02.12.08 17:03 Age: 3 yrs

US Conference for the WCC opens in a spirit of peace


Washington, D.C.  United States of America

Rev. Dr Bernice Powell Jackson, moderator of the US Conference and WCC president for North America © Philip Jenks/WCC

A just peace around the world was on the hearts and minds of nearly 60 persons attending today's opening session of the Annual Meeting of the US Conference for the World Council of Churches in Washington, D.C.


The US Conference will gather 2-4 December in meetings that will include panel discussions on peace-related issues and a service of common prayer Wednesday evening at historic National City Christian Church on Washington's Thomas Circle.


The conferees will also draft a message to US President-elect Barack Obama on their hopes for his forthcoming administration.


The theme of the annual meeting is "Making Peace: Claiming God's Promise -Towards the International Ecumenical Peace Convocation."


Rev. Dr Bernice Powell Jackson, moderator of the US Conference and WCC president for North America, said much thought and prayer had gone into determining the theme and planners were influenced by the peace convocation in Kingston, Jamaica, May 2011, a "harvest festival" at the close of the WCC's Decade to Overcome Violence.


"We felt this could be the moment that we might begin in the United States to prepare for that meeting," Powell Jackson said.


Bible study


The conference theme scripture is Jeremiah 6:14, "They have treated the wound of my people carelessly, saying, 'Peace, peace,' when there is no peace" (NRSV).


Rev. Dr Rodney S. Sadler, Jr., associate professor of Bible at Union-PSCE at Charlotte, began a series of Bible studies on the passage and suggested the prophet Jeremiah faced many of the same challenges Christians face today when dealing with self-righteous governments and rampant nationalism.


"We are reminded today as religious leaders - as prophets and priests - that we must be careful when we say 'peace, peace', because things are not 'all good'. If we look carefully, we just might see injustice abounds for the poor and down and out that God also loves."


Jeremiah's message was treasonous in its day, not just unpopular, Sadler said. "He was preaching a message that his nation's foes would destroy it and that was a good thing. One of the functions of the prophet is to keep the king - read 'government' - in line."


But it can be just as hard for contemporary Christians to confront their government, Sadler said. "It's difficult for a nation to see its own wrong".
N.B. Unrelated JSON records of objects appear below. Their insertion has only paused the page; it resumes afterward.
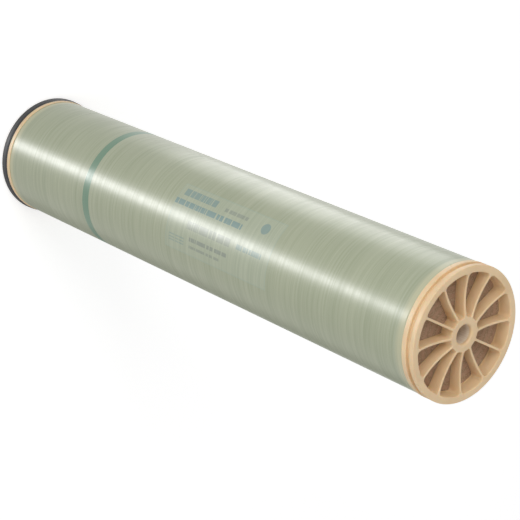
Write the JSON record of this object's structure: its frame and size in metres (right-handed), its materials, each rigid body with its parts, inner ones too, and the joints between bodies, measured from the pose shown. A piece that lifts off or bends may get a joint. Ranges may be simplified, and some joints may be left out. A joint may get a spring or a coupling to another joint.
{
  "type": "reverse osmosis membrane element",
  "caption": "Spiral-wound reverse osmosis element: membrane roll in a fibreglass shell, vaned end caps, central permeate tube and a lip seal at the feed end.",
  "frame": {"origin": "centre of the feed end cap's outer face, on the element's axis, where it stands on the floor", "axes": "+Z along the element's axis from the feed end to the outlet end, with +X and +Y each along a vane of the end caps"},
  "size_m": [0.206, 0.206, 1.016],
  "materials": {
    "cap_moulding": "satin moulded",
    "seal_rubber": "matte",
    "tube_plastic": "satin",
    "roll_tape": "satin",
    "label_paper": "matte",
    "fibreglass": "satin resin over wound strands",
    "membrane": "matte",
    "spacer_net": "matte"
  },
  "bodies": {
    "root": {"feed_end_cap": "cap_moulding", "outlet_end_cap": "cap_moulding", "brine_seal": "seal_rubber", "permeate_tube": "tube_plastic", "roll_tape": "roll_tape", "label_sheet": "label_paper", "fibreglass_shell": "fibreglass", "membrane_leaf_1": "membrane", "membrane_leaf_2": "membrane", "membrane_leaf_3": "membrane", "membrane_leaf_4": "membrane", "membrane_leaf_5": "membrane", "membrane_leaf_6": "membrane", "feed_spacer_1": "spacer_net", "feed_spacer_2": "spacer_net", "feed_spacer_3": "spacer_net", "feed_spacer_4": "spacer_net", "feed_spacer_5": "spacer_net", "feed_spacer_6": "spacer_net"}
  },
  "joints": []
}
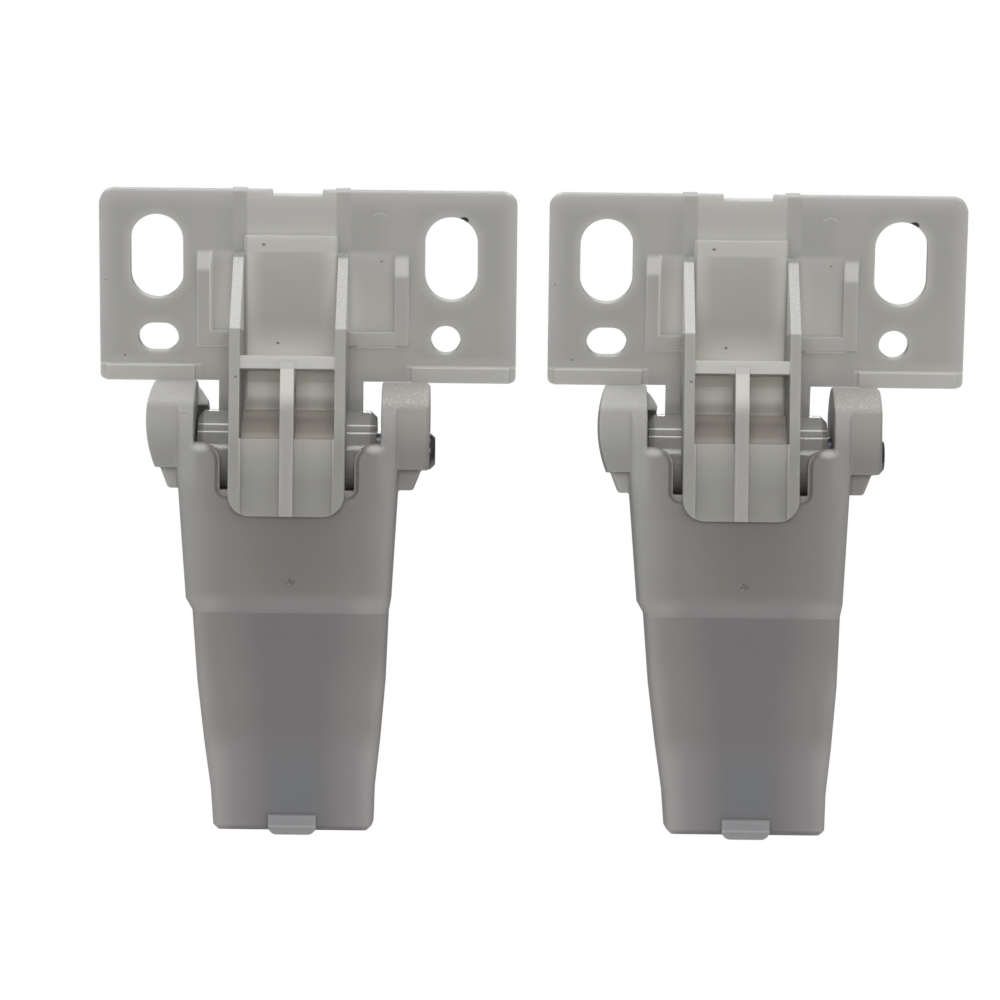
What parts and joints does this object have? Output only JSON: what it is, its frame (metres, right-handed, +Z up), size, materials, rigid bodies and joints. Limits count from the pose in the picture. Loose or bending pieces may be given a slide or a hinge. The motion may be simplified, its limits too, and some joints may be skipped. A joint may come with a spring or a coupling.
{
  "type": "pair of printer document feeder hinges",
  "caption": "Pair of spring hinges for a printer's document feeder lid: leaning screw plate, cam arm, steel pin and tapered plug-in housing.",
  "frame": {"origin": "midway between the two hinges, on the plane of the housing shoulders that rest on the printer's rear frame, at the depth of the pivot axes", "axes": "+Z up as installed, +X along the pivot axes from the left hinge to the right one, -Y towards the back of the printer, where the tongues are"},
  "size_m": [0.1402, 0.026, 0.1042],
  "materials": {
    "housing_plastic": "satin natural plastic, milky",
    "bracket_plastic": "satin natural plastic, milky",
    "pin_steel": "ground and polished",
    "slider_plastic": "satin",
    "spring_steel": "drawn wire"
  },
  "bodies": {
    "root": {"left_housing": "housing_plastic", "left_pivot_pin": "pin_steel", "left_compression_spring": "spring_steel", "right_housing": "housing_plastic", "right_pivot_pin": "pin_steel", "right_compression_spring": "spring_steel"},
    "left_bracket": {"left_lid_bracket": "bracket_plastic"},
    "left_slider": {"left_cam_slider": "slider_plastic"},
    "right_bracket": {"right_lid_bracket": "bracket_plastic"},
    "right_slider": {"right_cam_slider": "slider_plastic"}
  },
  "joints": [
    {"name": "left_lid_pivot", "type": "hinge", "parent": "root", "child": "left_bracket", "pos_m": [-0.03635, 0, 0.0259], "axis": [-1, 0, 0], "range_deg": [0, 105]},
    {"name": "left_cam_slide", "type": "slide", "parent": "root", "child": "left_slider", "axis": [0, 0, -1], "range_m": [0, 0.007], "deforming": ["left_compression_spring"]},
    {"name": "right_lid_pivot", "type": "hinge", "parent": "root", "child": "right_bracket", "pos_m": [0.03635, 0, 0.0259], "axis": [-1, 0, 0], "range_deg": [0, 105]},
    {"name": "right_cam_slide", "type": "slide", "parent": "root", "child": "right_slider", "axis": [0, 0, -1], "range_m": [0, 0.007], "deforming": ["right_compression_spring"]}
  ],
  "couplings": [
    {"joint": "left_cam_slide", "follows": "left_lid_pivot", "m_per_rad": 0.0038},
    {"joint": "right_cam_slide", "follows": "right_lid_pivot", "m_per_rad": 0.0038}
  ]
}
In the United States, Sadler noted, a biblical hermeneutic was used to justify national sins of slavery, genocide of indigenous populations, Jim Crow, "and our Israel policy", which supports a "massive wall between Israel and Palestine and (Israel's) acquisition of countless acres of Palestinian land."


Sadler said the election of President-elect Barack Obama was a hopeful development, but it was not a sign that racism was over in the United States or that churches could cease their prophetic scrutiny of the government.


In fact, he pointed out, persons of color in the United States continue to experience disproportionate hardships compared to the general population when it comes to social, economic and health care issues.


"As prophets and priests we need to confront the idea of saying 'peace, peace'", he said. "We can't be fully reconciled to a God we have not seen if we are not reconciled to sisters and brothers of another skin color that we have seen."